**TASK DESCRIPTION:** From the records below, extract only the lines running from the line with "Turn this picture" to the line with "front_drop = 0.9; // [0.7:0.1:4]", both lines included, reproducing them exactly.

**DATASET EXCERPTS:**
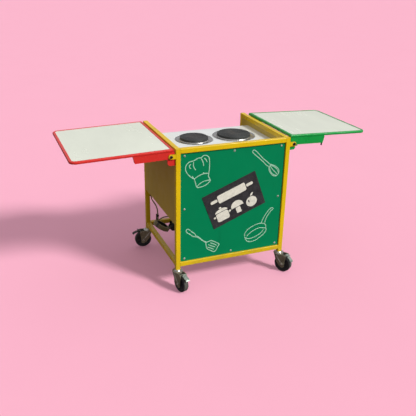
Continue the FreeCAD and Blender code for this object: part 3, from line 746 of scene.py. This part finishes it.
def slab(name, outlines, base, top, look, edge=0.25):
    """Flat shapes on the plaque, thickened from base to top, with a small bevel."""
    curve = bpy.data.curves.new(name, "CURVE")
    curve.dimensions = "2D"
    curve.fill_mode = "BOTH"
    curve.extrude = (top - base) / 2 - edge
    curve.bevel_depth = edge
    curve.bevel_resolution = 1
    for points in outlines:
        spline = curve.splines.new("POLY")
        spline.points.add(len(points) - 1)
        for i, (u, v) in enumerate(points):
            spline.points[i].co = (u, v, 0, 1)
        spline.use_cyclic_u = True
    holder = bpy.data.objects.new(name + "_curve", curve)
    bpy.context.scene.collection.objects.link(holder)
    bpy.context.view_layer.update()
    flat = bpy.data.meshes.new_from_object(holder.evaluated_get(bpy.context.evaluated_depsgraph_get()))
    bpy.data.objects.remove(holder)
    verts = [on_plaque(v.co.x, v.co.y, (base + top) / 2 + v.co.z) for v in flat.vertices]
    faces = [tuple(p.vertices) for p in flat.polygons]
    bpy.data.meshes.remove(flat)
    piece(name, (verts, faces), look, "base")


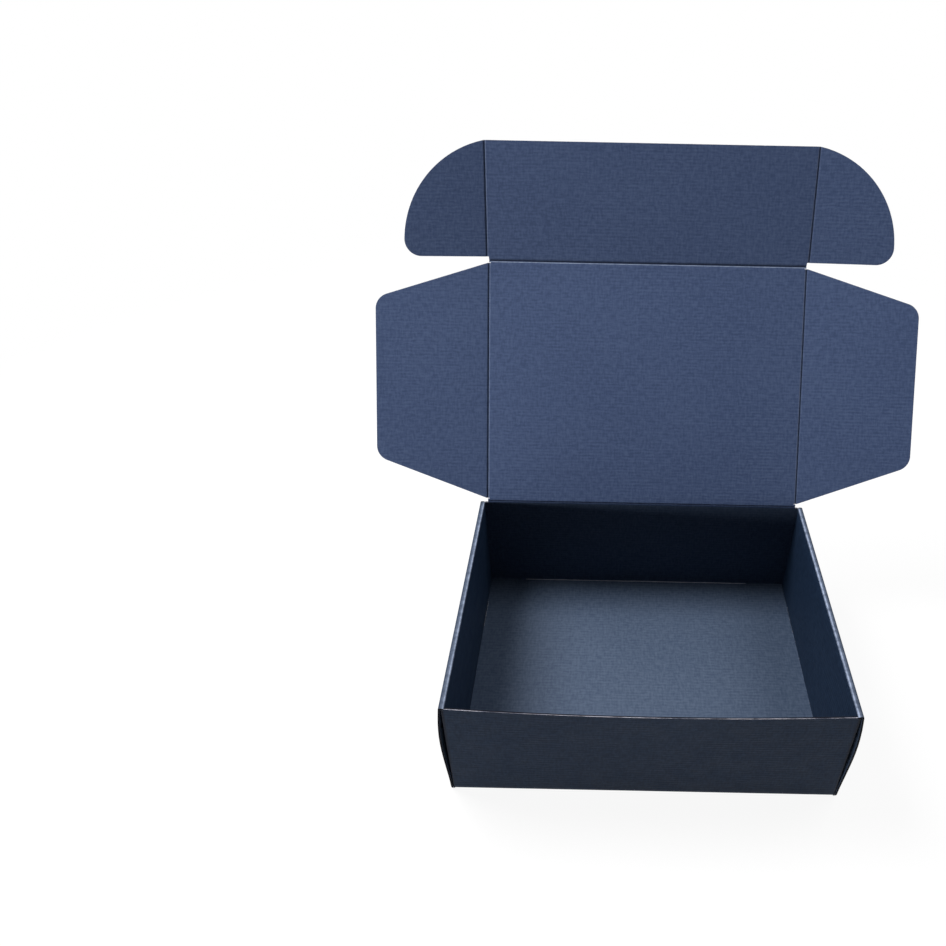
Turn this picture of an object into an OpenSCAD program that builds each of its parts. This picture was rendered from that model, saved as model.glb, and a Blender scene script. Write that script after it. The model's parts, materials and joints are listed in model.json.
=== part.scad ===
// Mailing box folded from one die-cut sheet of navy fluted board.
// Millimetres. The origin is the middle of the underside, +X right, +Y to the back, +Z up.
// The lid stands open, as a set-up box waits to be filled.

/* [Box] */
// Outside width across the two side walls
box_w = 320; // [240:1:420]
// Outside depth from the front wall to the back wall
box_d = 237; // [180:1:320]
// Height of the double side walls over their rolled rims
wall_h = 109.2; // [80:0.1:150]
// Drop from the side rims to the top edge of the front wall
front_drop = 0.9; // [0.7:0.1:4]

/* [Board] */
// Thickness of the fluted board
board_t = 1.5; // [1.2:0.1:1.8]
// Air between two layers that lie against each other
layer_gap = 0.1; // [0.05:0.05:0.3]
// Air across a crease that moves
crease_gap = 0.2; // [0.1:0.05:0.4]
// Air between a tucked-in panel and the wall beside it
tuck_gap = 0.3; // [0.2:0.1:1]

/* [Corner flaps] */
// Empty length of a side wall's pocket, between its two corner flaps
corner_flap_space = 47; // [20:1:100]
// Air above and below a corner flap
corner_flap_trim = 1.5; // [0.5:0.5:6]

/* [Locking tabs] */
// Length of a locking tab along the side wall
tab_l = 30; // [15:1:45]
// Distance from an end wall to the tab next to it
tab_inset = 35; // [15:1:45]
// Depth of a tab in its slot in the floor
tab_depth = 1.3; // [0.8:0.1:1.3]
// Air round a tab in its slot
slot_gap = 0.25; // [0.1:0.05:0.5]

/* [Lid] */
// Air between a side rim and an unfolded lid flap that closes over it
rim_gap = 0.3; // [0.2:0.1:2]
// Air between the floor and a lid flap in the closed box
flap_floor_gap = 3; // [1:0.5:30]
// Distance from the lid's corners to the ends of a lid flap
flap_inset = 2.5; // [1.5:0.5:8]
// Slant of a lid flap's end next to the tuck flap, in degrees
flap_slant_tuck = 18.4; // [5:0.1:30]
// Slant of a lid flap's end next to the back wall, in degrees
flap_slant_back = 21.2; // [5:0.1:30]
// Radius of a lid flap's two free corners
flap_corner_r = 15; // [4:1:25]

/* [Tuck flap and ears] */
// Air between the floor and the tuck flap in the closed box
tuck_floor_gap = 1.5; // [0.5:0.5:30]
// Reach of an ear from its crease to its furthest point
ear_l = 76.5; // [40:0.5:90]
// Distance from the lid's crease to an ear's straight edge
ear_setback = 3.5; // [3.5:0.5:10]
// Height of an ear's furthest point above the lid's crease
ear_belly = 13.5; // [8:0.5:30]
// Radius between an ear's straight edge and its long curve
ear_corner_r = 15; // [6:1:20]

/* [Stored pose] */
// Lean of the open lid behind upright, in degrees
lid_lean = 30; // [0:1:60]
// Fold of the tuck flap out of the lid's plane, in degrees
tuck_fold = 12; // [0:1:15]
// Fold of a lid flap out of the lid's plane, in degrees
flap_fold = 6; // [0:1:6]
// Fold of an ear out of the tuck flap's plane, in degrees
ear_fold = 8; // [0:1:30]

/* [Hidden] */
$fn = 64;

outside = "#252e42";
inside = "#465574";

half_w = box_w / 2;
half_d = box_d / 2;
half_t = board_t / 2;

// A double side wall is an outer layer, a corner flap and an inner layer.
pocket_x = half_w - board_t - layer_gap;
inner_back_x = pocket_x - board_t - layer_gap;
inner_face_x = inner_back_x - board_t;

corner_flap_l = half_d - corner_flap_space / 2;
tab_y = half_d - board_t - tab_inset - tab_l;

front_h = wall_h - front_drop;
roof_under = wall_h - board_t;
notch_z = roof_under - layer_gap;
notch_x = inner_face_x - layer_gap;

// Axes of the creases that move. The closed box sets where they lie.
ear_x = inner_face_x - tuck_gap - half_t;
flap_x = ear_x - board_t - tuck_gap;
hinge_y = half_d - half_t;
hinge_z = wall_h + rim_gap + (half_w - flap_x) * tan(flap_fold) + half_t / cos(flap_fold);
tuck_y = half_d - board_t - tuck_gap - half_t;
lid_l = hinge_y + tuck_y;
panel_start = half_t + crease_gap;

tuck_h = hinge_z - board_t - tuck_floor_gap;
flap_w = hinge_z - board_t - flap_floor_gap;

// How far a cut runs past the board that it goes through
overcut = 1;

// The long curve of an ear starts at the tuck flap's free edge and is upright at the belly.
ear_arc_r = (pow(ear_l, 2) + pow(tuck_h - ear_belly, 2)) / (2 * ear_l);
ear_arc_x = ear_l - ear_arc_r;

function unit(v) = v / norm(v);
function half_angle(p, a, b) = acos(unit(a - p) * unit(b - p)) / 2;
function tangent(p, a, b, r) = p + unit(a - p) * r / tan(half_angle(p, a, b));
function fillet_centre(p, a, b, r) =
    p + unit(unit(a - p) + unit(b - p)) * r / sin(half_angle(p, a, b));

// Convex outline whose corners are rounded by true arcs. A radius of 0 leaves a corner sharp.
module rounded_outline(points, radii) {
    n = len(points);
    polygon([
        for (i = [0 : n - 1])
            let (p = points[i], a = points[(i + n - 1) % n], b = points[(i + 1) % n])
                each radii[i] > 0 ? [tangent(p, a, b, radii[i]), tangent(p, b, a, radii[i])] : [p]
    ]);
    for (i = [0 : n - 1])
        if (radii[i] > 0)
            translate(fillet_centre(points[i], points[(i + n - 1) % n], points[(i + 1) % n], radii[i]))
                circle(r = radii[i]);
}

// Quarter of a round fold, whose centre is the origin and whose board lies towards +X and -Y.
module fold_quarter() {
    intersection() {
        circle(r = board_t);
        translate([0, -board_t])
            square(board_t);
    }
}

// Flat board with its middle on the plane Z = 0.
module board() {
    linear_extrude(board_t, center = true)
        children();
}

// Round bead on a crease, along +Y from the origin.
module bead_y(length) {
    rotate([-90, 0, 0])
        cylinder(r = half_t, h = length);
}

// Round bead on a crease, along X and centred on the origin.
module bead_x(length) {
    rotate([0, 90, 0])
        cylinder(r = half_t, h = length, center = true);
}

// A copy on the right and its mirror image on the left.
module both_sides() {
    children();
    mirror([1, 0, 0])
        children();
}

// A copy at the front and its mirror image at the back.
module both_ends() {
    children();
    mirror([0, 1, 0])
        children();
}

// Floor with the four slots for the locking tabs.
module floor_panel() {
    slot_x = inner_face_x - slot_gap;
    difference() {
        translate([board_t - half_w, board_t - half_d, 0])
            cube([box_w - 2 * board_t, box_d - 2 * board_t, board_t]);
        both_sides()
            both_ends()
                translate([slot_x, tab_y - slot_gap, -overcut])
                    cube([board_t + 2 * slot_gap, tab_l + 2 * slot_gap, board_t + 2 * overcut]);
    }
}

// Front or back wall, drawn at the front. Its top corners are notched to pass under the rims.
module end_wall(top) {
    bend_x = pocket_x - board_t;
    translate([-bend_x, -half_d, board_t])
        cube([2 * bend_x, board_t, notch_z - board_t]);
    translate([-notch_x, -half_d, notch_z])
        cube([2 * notch_x, board_t, top - notch_z]);
    // Rounded fold into the floor
    translate([-bend_x, board_t - half_d, board_t])
        rotate([90, 0, 90])
            linear_extrude(2 * bend_x)
                mirror([1, 0])
                    fold_quarter();
    both_sides()
        corner_flap(bend_x);
}

// Corner flap of an end wall, with the upright fold that joins it to the wall.
module corner_flap(bend_x) {
    flap_low = board_t + corner_flap_trim;
    flap_high = roof_under - corner_flap_trim;
    translate([bend_x, board_t - half_d, flap_low])
        linear_extrude(notch_z - flap_low)
            fold_quarter();
    translate([bend_x, board_t - half_d, flap_low])
        cube([board_t, corner_flap_l - board_t, flap_high - flap_low]);
}

// Double side wall on the right: outer layer, rolled rim, inner layer and its locking tabs.
module side_wall() {
    outer_x = half_w - board_t;
    outer_d = box_d - 2 * layer_gap;
    inner_d = box_d - 2 * board_t - 2 * tuck_gap;
    translate([0, outer_d / 2, 0])
        rotate([90, 0, 0])
            linear_extrude(outer_d) {
                translate([outer_x, board_t]) {
                    fold_quarter();
                    square([board_t, roof_under - board_t]);
                }
                translate([outer_x, roof_under])
                    mirror([0, 1])
                        fold_quarter();
                translate([inner_back_x, roof_under])
                    square([outer_x - inner_back_x, board_t]);
                translate([inner_back_x, roof_under])
                    rotate(180)
                        fold_quarter();
            }
    inner_low = board_t + layer_gap;
    translate([inner_face_x, -inner_d / 2, inner_low])
        cube([board_t, inner_d, roof_under - inner_low]);
    both_ends()
        translate([inner_face_x, tab_y, board_t - tab_depth])
            cube([board_t, tab_l, tab_depth + layer_gap]);
}

// The folded tray. One sheet makes the floor, the walls and everything inside them.
module tray() {
    color(outside) {
        floor_panel();
        end_wall(front_h);
        mirror([0, 1, 0])
            end_wall(hinge_z);
        // Rounded top of the back wall, where the lid is creased
        translate([0, hinge_y, hinge_z])
            bead_x(2 * notch_x);
        both_sides()
            side_wall();
    }
}

// Moves a flat lid, which runs from its crease along +Y, to the open pose.
module on_back_wall() {
    translate([0, hinge_y, hinge_z])
        rotate([90 - lid_lean, 0, 0])
            children();
}

// Moves a flat tuck flap, which runs from its crease along +Y, to the lid's far edge.
module on_lid_edge() {
    on_back_wall()
        translate([0, lid_l, 0])
            rotate([tuck_fold, 0, 0])
                children();
}

// Lid panel between its four creases.
module lid() {
    color(inside)
        on_back_wall() {
            translate([-flap_x, panel_start, 0])
                board()
                    square([2 * flap_x, lid_l - panel_start]);
            both_sides()
                translate([flap_x, panel_start, 0])
                    bead_y(lid_l - panel_start);
            translate([0, lid_l, 0])
                bead_x(2 * flap_x);
            both_sides()
                translate([flap_x, lid_l, 0])
                    sphere(r = half_t);
        }
}

// Outline of the right lid flap, from its crease on the Y axis towards +X.
module lid_flap_outline() {
    near = flap_inset;
    far = lid_l - flap_inset;
    rise_back = (flap_w - panel_start) * tan(flap_slant_back);
    rise_tuck = (flap_w - panel_start) * tan(flap_slant_tuck);
    rounded_outline(
        [
            [panel_start, near],
            [flap_w, near + rise_back],
            [flap_w, far - rise_tuck],
            [panel_start, far]
        ],
        [0, flap_corner_r, flap_corner_r, 0]
    );
}

// Lid flap folded on the lid's right edge.
module lid_flap() {
    color(inside)
        on_back_wall()
            translate([flap_x, 0, 0])
                rotate([0, -flap_fold, 0])
                    board()
                        lid_flap_outline();
}

module right_lid_flap() {
    lid_flap();
}

module left_lid_flap() {
    mirror([1, 0, 0])
        lid_flap();
}

// Tuck flap that goes down inside the front wall.
module tuck_flap() {
    color(inside)
        on_lid_edge() {
            translate([-ear_x, panel_start, 0])
                board()
                    square([2 * ear_x, tuck_h - panel_start]);
            both_sides()
                translate([ear_x, panel_start, 0])
                    bead_y(tuck_h - panel_start);
        }
}

// Outline of the right ear, from its crease on the Y axis towards +X.
module ear_outline() {
    corner_y = ear_setback + ear_corner_r;
    corner_x = ear_arc_x + sqrt(pow(ear_arc_r - ear_corner_r, 2) - pow(corner_y - ear_belly, 2));
    arc_centre = [ear_arc_x, ear_belly];
    touch = arc_centre + ear_arc_r * unit([corner_x, corner_y] - arc_centre);
    difference() {
        intersection() {
            translate(arc_centre)
                circle(r = ear_arc_r);
            translate([panel_start, ear_setback])
                square([ear_l, tuck_h - ear_setback]);
        }
        polygon([
            [corner_x, ear_setback],
            touch,
            touch + [ear_l, 0],
            [touch[0] + ear_l, -ear_l],
            [corner_x, -ear_l]
        ]);
    }
    translate([corner_x, corner_y])
        circle(r = ear_corner_r);
}

// Ear folded on the tuck flap's right edge.
module ear() {
    color(inside)
        on_lid_edge()
            translate([ear_x, 0, 0])
                rotate([0, -ear_fold, 0])
                    board()
                        ear_outline();
}

module right_ear() {
    ear();
}

module left_ear() {
    mirror([1, 0, 0])
        ear();
}

tray();
lid();
left_lid_flap();
right_lid_flap();
tuck_flap();
left_ear();
right_ear();
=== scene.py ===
# %% [markdown]
# A folding mailing box of navy fluted board
#
# The real box is one sheet: two paper liners with a wavy paper, the fluting, glued between
# them. A die cuts the outline and presses the creases, and the box is folded by hand.
# Here each panel is drawn on the flat sheet first, and a fold function then carries every
# point of it to its place. Drawing flat keeps one set of sheet coordinates for all panels,
# so the flutes, the grain of the print and the cut edges run on across the creases.

import json
import math

import bpy
import numpy as np
from mathutils import Matrix, Vector

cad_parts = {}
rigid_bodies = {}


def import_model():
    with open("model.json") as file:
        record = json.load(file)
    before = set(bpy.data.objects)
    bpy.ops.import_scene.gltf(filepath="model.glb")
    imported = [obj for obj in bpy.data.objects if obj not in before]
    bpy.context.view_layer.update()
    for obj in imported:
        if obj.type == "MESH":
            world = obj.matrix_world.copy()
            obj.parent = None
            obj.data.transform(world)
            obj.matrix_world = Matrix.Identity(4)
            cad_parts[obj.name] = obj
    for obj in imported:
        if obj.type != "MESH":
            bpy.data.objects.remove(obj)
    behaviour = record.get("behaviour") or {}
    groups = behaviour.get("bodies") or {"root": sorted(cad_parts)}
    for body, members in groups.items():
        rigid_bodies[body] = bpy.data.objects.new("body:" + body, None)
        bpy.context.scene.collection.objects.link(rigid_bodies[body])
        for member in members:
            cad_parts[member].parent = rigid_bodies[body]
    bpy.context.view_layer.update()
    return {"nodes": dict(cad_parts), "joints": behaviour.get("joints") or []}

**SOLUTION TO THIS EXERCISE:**
Turn this picture of an object into an OpenSCAD program that builds each of its parts. This picture was rendered from that model, saved as model.glb, and a Blender scene script. Write that script after it. The model's parts, materials and joints are listed in model.json.
=== part.scad ===
// Mailing box folded from one die-cut sheet of navy fluted board.
// Millimetres. The origin is the middle of the underside, +X right, +Y to the back, +Z up.
// The lid stands open, as a set-up box waits to be filled.

/* [Box] */
// Outside width across the two side walls
box_w = 320; // [240:1:420]
// Outside depth from the front wall to the back wall
box_d = 237; // [180:1:320]
// Height of the double side walls over their rolled rims
wall_h = 109.2; // [80:0.1:150]
// Drop from the side rims to the top edge of the front wall
front_drop = 0.9; // [0.7:0.1:4]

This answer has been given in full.